YouTube is the world’s most popular online video-sharing website with some 70,000 videos posted and more than 100 million people logging on to its website every day. You Tube also has a mobile service.

LG’s Prada Phone (the KE-850), has a touch-screen interface similar to the iPhone.

LG began selling 3G handsets called “Google phones” with software installed for directly using the Google service last month. The phone offers one-click access to Google’s search engine as well as Google maps and Gmail.

Google acquired YouTube late last year for 1.65 billion dollars to strengthen its video-linked online advertisement business.

LG’s WiMax phone, the KC1, runs Windows Mobile. A release date hasn’t been announced yet, but one might assume that Sprint and Clearwire, soon to be the world’s largest Mobile WiMAX operators, would be prime candidates.

Meanwhile, Reed Hundt, a former chairman at the FCC and vice chairman of Frontline Wireless, says the iPhone demonstrates the need for a faster new network. “The iPhone is like the guy who invented the Ferrari and found out he was selling into a country of dirt roads,” Hundt said Monday.

Frontline’s plan would allocate 10 MHz of the 60 MHz available in the 700MHz band for shared use in addition to 12 Mhz in the public service band.

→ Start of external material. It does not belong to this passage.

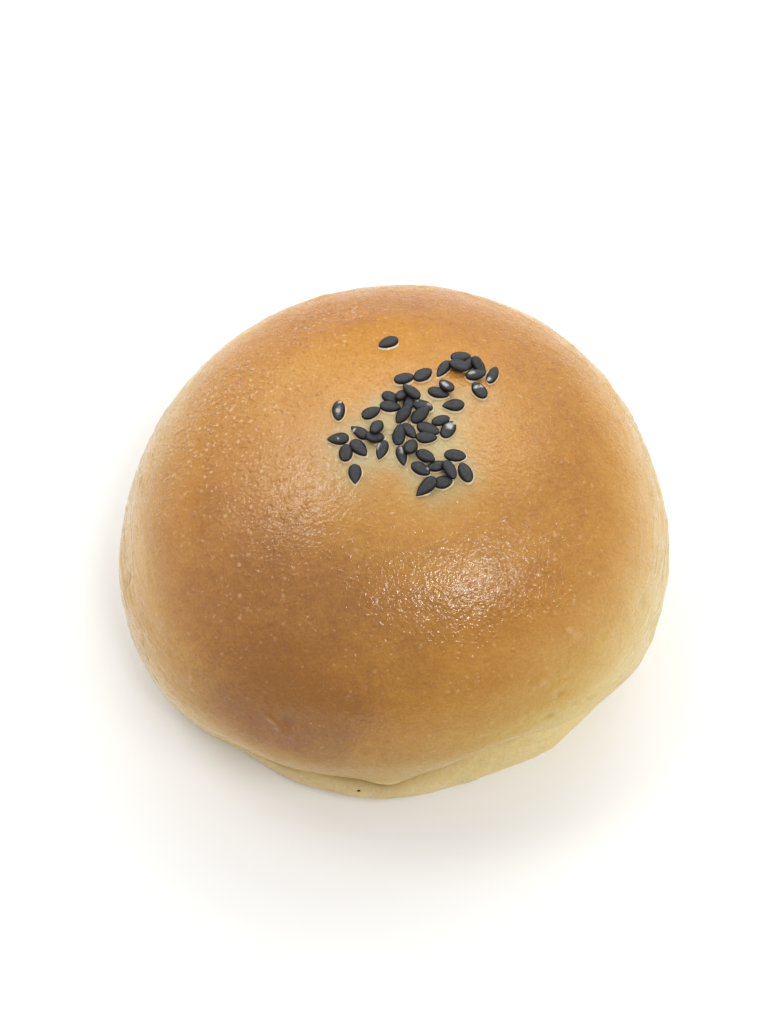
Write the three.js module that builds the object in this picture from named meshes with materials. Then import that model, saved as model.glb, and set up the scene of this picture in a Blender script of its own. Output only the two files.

The 10 MHz could be auctioned to anyone agreeing to operate a wholesale wireless broadband network and build a shared, public/private network. That plan is backed by some of Silicon Valley’s most powerful venture capitalists.

The Oregonian tested the iPhone using Portland’s free WiFi cloud being built by MetroFi. It worked…sort of.

Pop out the SIM or put an inactive SIM, and your iPhone works pretty much like a contract-free WiFi-enabled iPod, says The Unofficial Apple Weblog.

Shoppers may have taken home as many as 700,000 iPhones over the weekend, according to Goldman Sachs analyst David Bailey. Steve Jobs has sought to use the connection to the iPod business, which pulls in about $10 billion in revenue a year, to reach his goal of selling 10 million phones in 2008.

Apple started selling two models of the iPhone, priced at $499 and $599, on June 29. The most expensive iPhone model could deliver profit margins of more than 55 percent, according to iSuppli, which examined the components.

Samsung supplies the iPhone’s applications processor and its memory. The CPU is partially based on Intel’s XScale, which was sold to the Marvell Technology Group in mid-2006. According to iSuppli, Samsung has $76.25 worth of semiconductor content in the 8 GB version of the iPhone, giving the company a 30.5% share of the product’s hardware cost—the largest total of any single supplier.

Infineon supplies the digital baseband, radio-frequency transceiver and power-management components, which amounts to most of the cellular communications portions of the iPhone. Other suppliers that popped up in the iPhone include Marvell (Wi-Fi chip), Balda (touchscreen module) and CSR (Bluetooth chip).